- MATERIAL TO PROCESS -
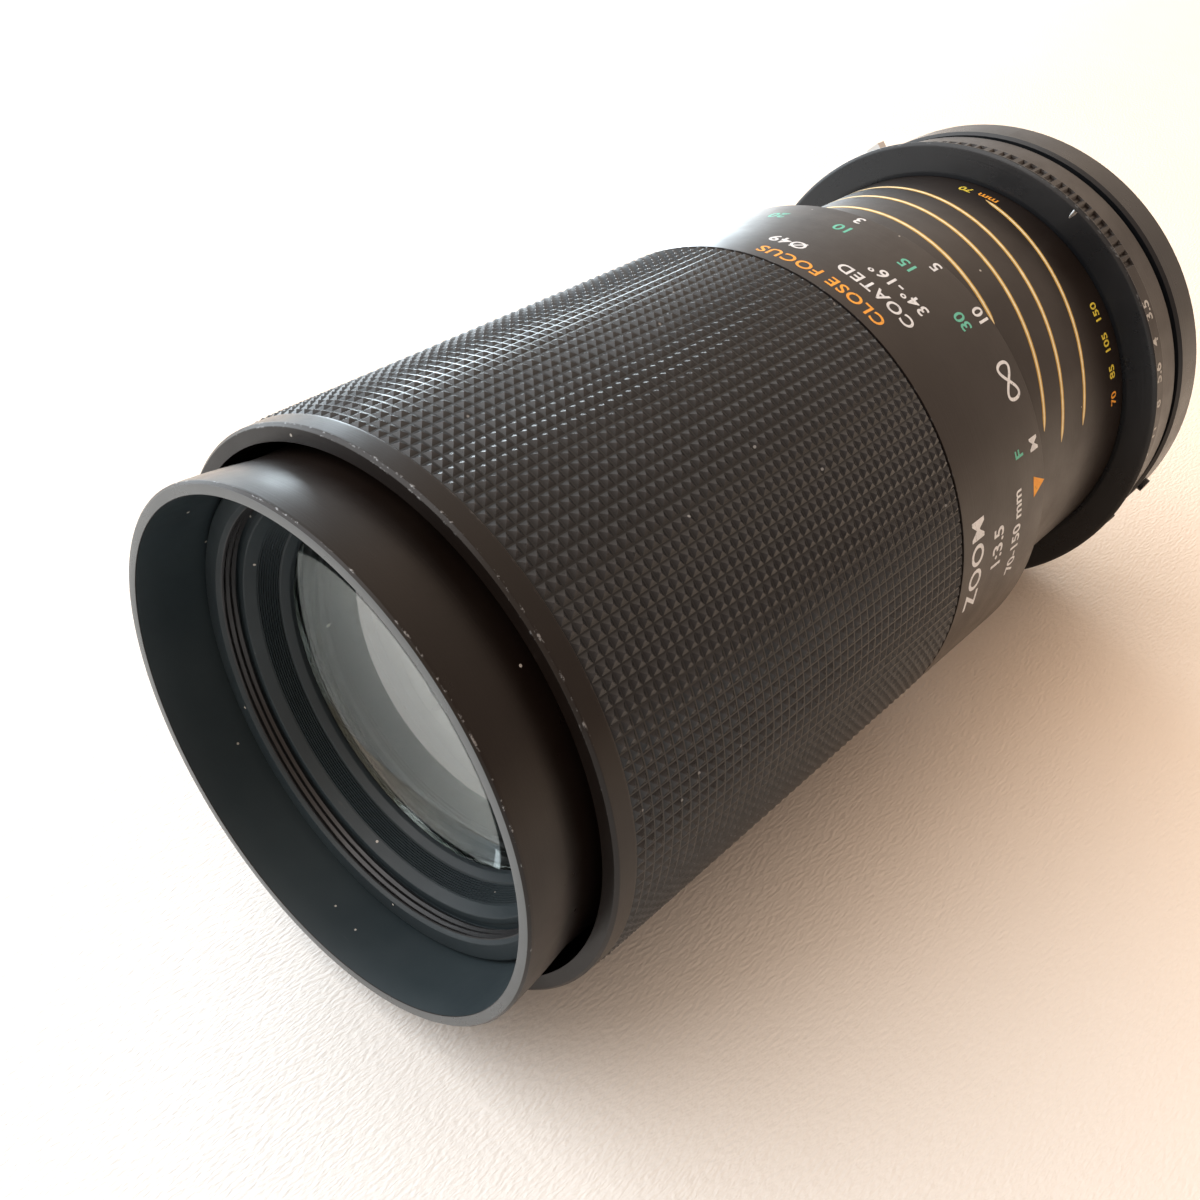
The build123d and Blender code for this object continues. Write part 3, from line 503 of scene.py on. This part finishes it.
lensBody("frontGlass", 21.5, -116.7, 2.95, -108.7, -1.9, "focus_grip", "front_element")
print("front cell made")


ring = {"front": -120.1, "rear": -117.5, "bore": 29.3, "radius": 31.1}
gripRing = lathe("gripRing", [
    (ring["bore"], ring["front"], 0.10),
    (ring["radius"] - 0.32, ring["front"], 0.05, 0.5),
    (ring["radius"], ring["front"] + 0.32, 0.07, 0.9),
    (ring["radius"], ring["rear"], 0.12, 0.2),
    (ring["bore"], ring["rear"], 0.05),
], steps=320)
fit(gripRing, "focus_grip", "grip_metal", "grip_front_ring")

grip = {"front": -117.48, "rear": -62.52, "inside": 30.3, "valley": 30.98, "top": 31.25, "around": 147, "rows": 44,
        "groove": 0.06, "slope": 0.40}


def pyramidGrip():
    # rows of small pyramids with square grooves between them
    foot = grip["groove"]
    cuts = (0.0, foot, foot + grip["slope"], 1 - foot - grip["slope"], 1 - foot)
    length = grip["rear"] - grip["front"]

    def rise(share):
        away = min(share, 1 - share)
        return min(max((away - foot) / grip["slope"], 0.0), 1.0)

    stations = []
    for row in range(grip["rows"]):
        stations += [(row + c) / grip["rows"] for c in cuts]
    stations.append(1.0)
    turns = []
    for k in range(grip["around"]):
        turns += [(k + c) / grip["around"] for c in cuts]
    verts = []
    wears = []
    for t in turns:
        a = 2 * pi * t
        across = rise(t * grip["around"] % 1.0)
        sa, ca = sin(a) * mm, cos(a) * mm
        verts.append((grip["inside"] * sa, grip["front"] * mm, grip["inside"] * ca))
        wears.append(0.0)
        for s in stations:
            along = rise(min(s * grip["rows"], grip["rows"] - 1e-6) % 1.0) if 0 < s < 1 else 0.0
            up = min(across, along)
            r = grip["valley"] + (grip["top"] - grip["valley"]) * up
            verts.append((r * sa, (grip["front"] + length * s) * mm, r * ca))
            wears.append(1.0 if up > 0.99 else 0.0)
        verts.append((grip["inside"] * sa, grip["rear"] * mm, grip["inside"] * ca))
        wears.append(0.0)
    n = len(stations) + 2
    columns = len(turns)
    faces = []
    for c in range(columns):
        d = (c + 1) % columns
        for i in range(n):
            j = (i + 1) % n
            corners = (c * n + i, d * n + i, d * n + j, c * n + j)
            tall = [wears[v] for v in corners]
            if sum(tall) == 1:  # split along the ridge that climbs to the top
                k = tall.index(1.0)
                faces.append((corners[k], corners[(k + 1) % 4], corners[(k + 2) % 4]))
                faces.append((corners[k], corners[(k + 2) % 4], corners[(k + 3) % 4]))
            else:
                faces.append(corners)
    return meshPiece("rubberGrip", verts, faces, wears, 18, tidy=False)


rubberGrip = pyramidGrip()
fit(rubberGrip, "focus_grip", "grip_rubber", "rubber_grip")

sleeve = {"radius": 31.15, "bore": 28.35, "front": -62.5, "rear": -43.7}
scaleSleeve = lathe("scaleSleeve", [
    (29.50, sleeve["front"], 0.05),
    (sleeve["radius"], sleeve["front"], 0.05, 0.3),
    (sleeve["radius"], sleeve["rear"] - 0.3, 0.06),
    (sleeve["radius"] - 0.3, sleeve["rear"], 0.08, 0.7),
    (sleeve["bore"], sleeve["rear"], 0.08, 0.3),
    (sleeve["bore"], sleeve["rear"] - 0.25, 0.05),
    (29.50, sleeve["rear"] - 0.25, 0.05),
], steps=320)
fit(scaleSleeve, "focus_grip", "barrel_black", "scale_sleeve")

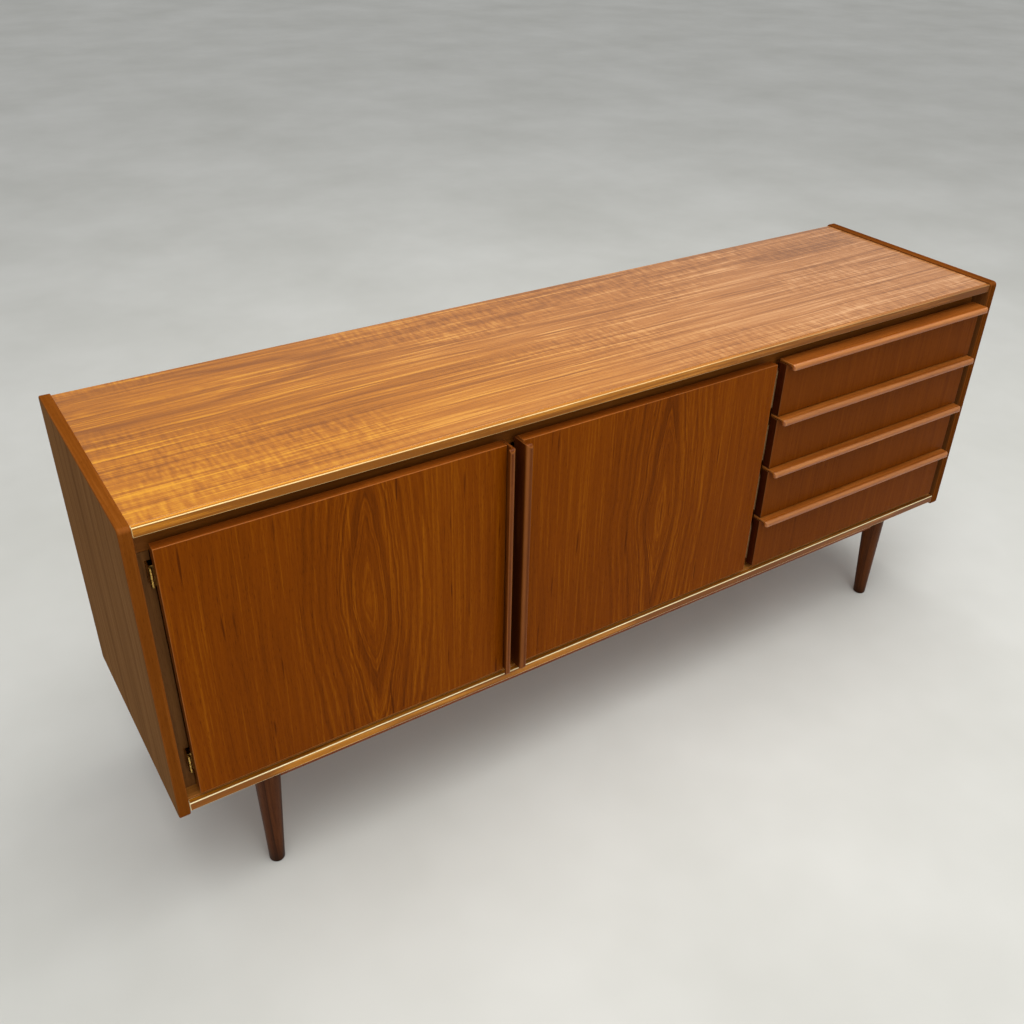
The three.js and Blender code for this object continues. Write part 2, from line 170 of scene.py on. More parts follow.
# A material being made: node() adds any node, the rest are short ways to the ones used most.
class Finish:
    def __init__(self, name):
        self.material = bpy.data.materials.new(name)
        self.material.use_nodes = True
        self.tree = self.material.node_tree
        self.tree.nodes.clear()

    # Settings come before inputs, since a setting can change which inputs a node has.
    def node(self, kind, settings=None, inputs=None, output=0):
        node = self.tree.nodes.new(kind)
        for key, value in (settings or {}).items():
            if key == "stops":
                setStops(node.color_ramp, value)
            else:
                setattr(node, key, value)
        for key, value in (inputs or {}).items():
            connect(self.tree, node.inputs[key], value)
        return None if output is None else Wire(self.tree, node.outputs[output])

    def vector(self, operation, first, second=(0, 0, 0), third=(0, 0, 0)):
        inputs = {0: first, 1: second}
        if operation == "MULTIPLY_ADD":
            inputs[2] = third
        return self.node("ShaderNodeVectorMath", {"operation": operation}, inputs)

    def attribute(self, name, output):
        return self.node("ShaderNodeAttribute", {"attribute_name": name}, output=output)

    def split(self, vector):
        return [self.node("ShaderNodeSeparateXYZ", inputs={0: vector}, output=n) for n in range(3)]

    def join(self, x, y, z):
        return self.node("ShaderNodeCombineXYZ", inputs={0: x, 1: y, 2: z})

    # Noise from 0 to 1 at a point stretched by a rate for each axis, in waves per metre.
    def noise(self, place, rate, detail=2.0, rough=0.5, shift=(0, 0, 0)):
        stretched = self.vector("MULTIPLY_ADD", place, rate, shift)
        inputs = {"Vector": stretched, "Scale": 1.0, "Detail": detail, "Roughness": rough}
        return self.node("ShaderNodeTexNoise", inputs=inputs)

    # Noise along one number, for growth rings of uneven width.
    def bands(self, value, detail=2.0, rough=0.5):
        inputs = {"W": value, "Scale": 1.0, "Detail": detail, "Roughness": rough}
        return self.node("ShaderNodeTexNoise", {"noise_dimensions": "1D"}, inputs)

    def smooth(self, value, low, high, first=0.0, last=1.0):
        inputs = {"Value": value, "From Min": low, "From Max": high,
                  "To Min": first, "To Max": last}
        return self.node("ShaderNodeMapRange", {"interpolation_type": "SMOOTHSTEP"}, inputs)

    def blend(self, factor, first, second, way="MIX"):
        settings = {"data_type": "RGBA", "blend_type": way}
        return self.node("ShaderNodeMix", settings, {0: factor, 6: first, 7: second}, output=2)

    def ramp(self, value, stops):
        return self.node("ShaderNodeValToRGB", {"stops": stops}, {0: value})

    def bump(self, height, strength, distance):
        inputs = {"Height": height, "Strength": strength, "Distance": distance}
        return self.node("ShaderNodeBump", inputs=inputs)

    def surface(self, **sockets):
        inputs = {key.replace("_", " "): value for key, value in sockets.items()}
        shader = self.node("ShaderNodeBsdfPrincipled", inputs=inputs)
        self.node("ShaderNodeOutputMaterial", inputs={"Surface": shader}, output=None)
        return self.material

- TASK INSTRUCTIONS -
For this exercise, gather every line of the data that contains the word "code".

- EXERCISE RESULT -
The build123d and Blender code for this object continues. Write part 3, from line 503 of scene.py on. This part finishes it.
The three.js and Blender code for this object continues. Write part 2, from line 170 of scene.py on. More parts follow.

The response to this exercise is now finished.